Луве это нравилось. Район развивался органично, он не корчил из себя нечто выдающееся, а просто приспосабливался. Будь Свартбэкен человеком, такого человека назвали бы конформистом. Луве думал, что “специалист по выживанию” подходит ему больше.

Он жил здесь уже почти год. Дом, построенный в начале двадцатого века, поначалу был двухэтажным деревянным бараком для рабочей бедноты. Сто лет спустя он обзавелся каменным фасадом с красной штукатуркой, адресом – и превратился в один из самых привлекательных домов к северу от центра Упсалы.

Час с небольшим – расстояние от работы до дома – Луве обычно посвящал тому, чтобы разложить результаты рабочего дня по полочкам. Но сегодня, остановив машину перед старым домом на несколько семей, он почувствовал, что еще не закончил с подведением итогов. Далеко не закончил.

Он включил свет в салоне машины и стал записывать в блокнот свои мысли.

Все они были о страдании, силе и способности выживать.

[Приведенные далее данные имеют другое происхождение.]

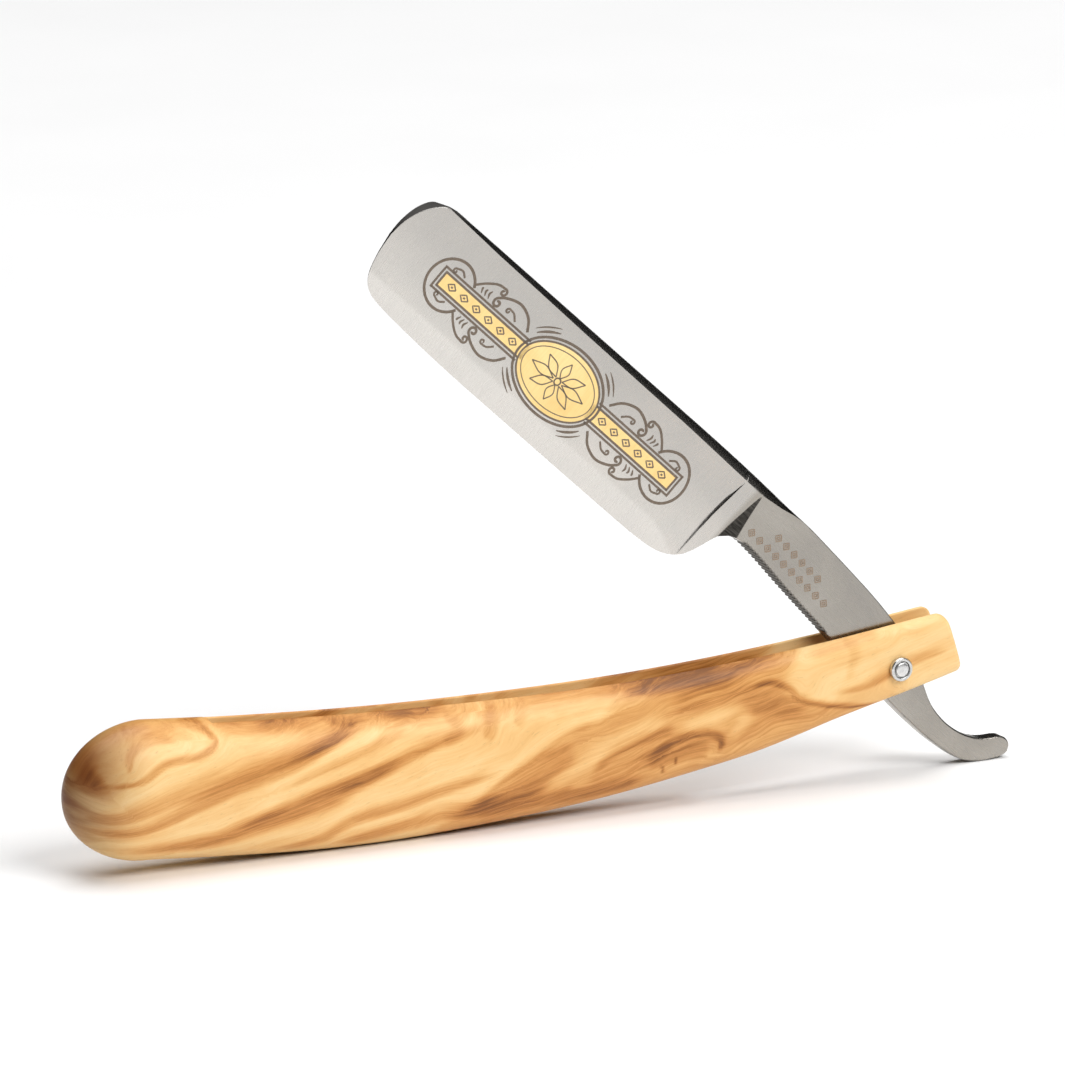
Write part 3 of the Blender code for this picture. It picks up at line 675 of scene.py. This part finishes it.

Луве погрыз кончик карандаша, обдумывая сегодняшний день и встречу с отцом Алисы. Карандаш был горьким на вкус и весь во вмятинах от зубов.

Свен-Улоф забрал дочь. С непререкаемым авторитетом он заявил, что лечение окончено и девочке пора возвращаться домой. Луве воспротивился, сказал, что это плохая мысль. Но Свен-Улоф имел законные права как родитель, так что оставалось только подписать документы и отпустить Алису.

Хотя Луве знал ее историю.

В этой религиозной семье сексуальность, особенно женская, была табу; в детстве Алисы регулярно повторялись события, которые Луве оценивал как очень важные. Они касались ее первых контактов с собственной сексуальностью и стыда перед этой сексуальностью.

Чтобы не пробуждать мужского интереса к дочери, родители одевали Алису в не по размеру большую одежду, в мешковатые штаны и кофты. В магазинах Алисе приходилось переживать минуты мучительного стыда, когда мать бесцеремонно засовывала ладонь между промежностью девочки и штанами или между ее грудью и кофтой, дабы убедиться, что одежда не прилегает к телу.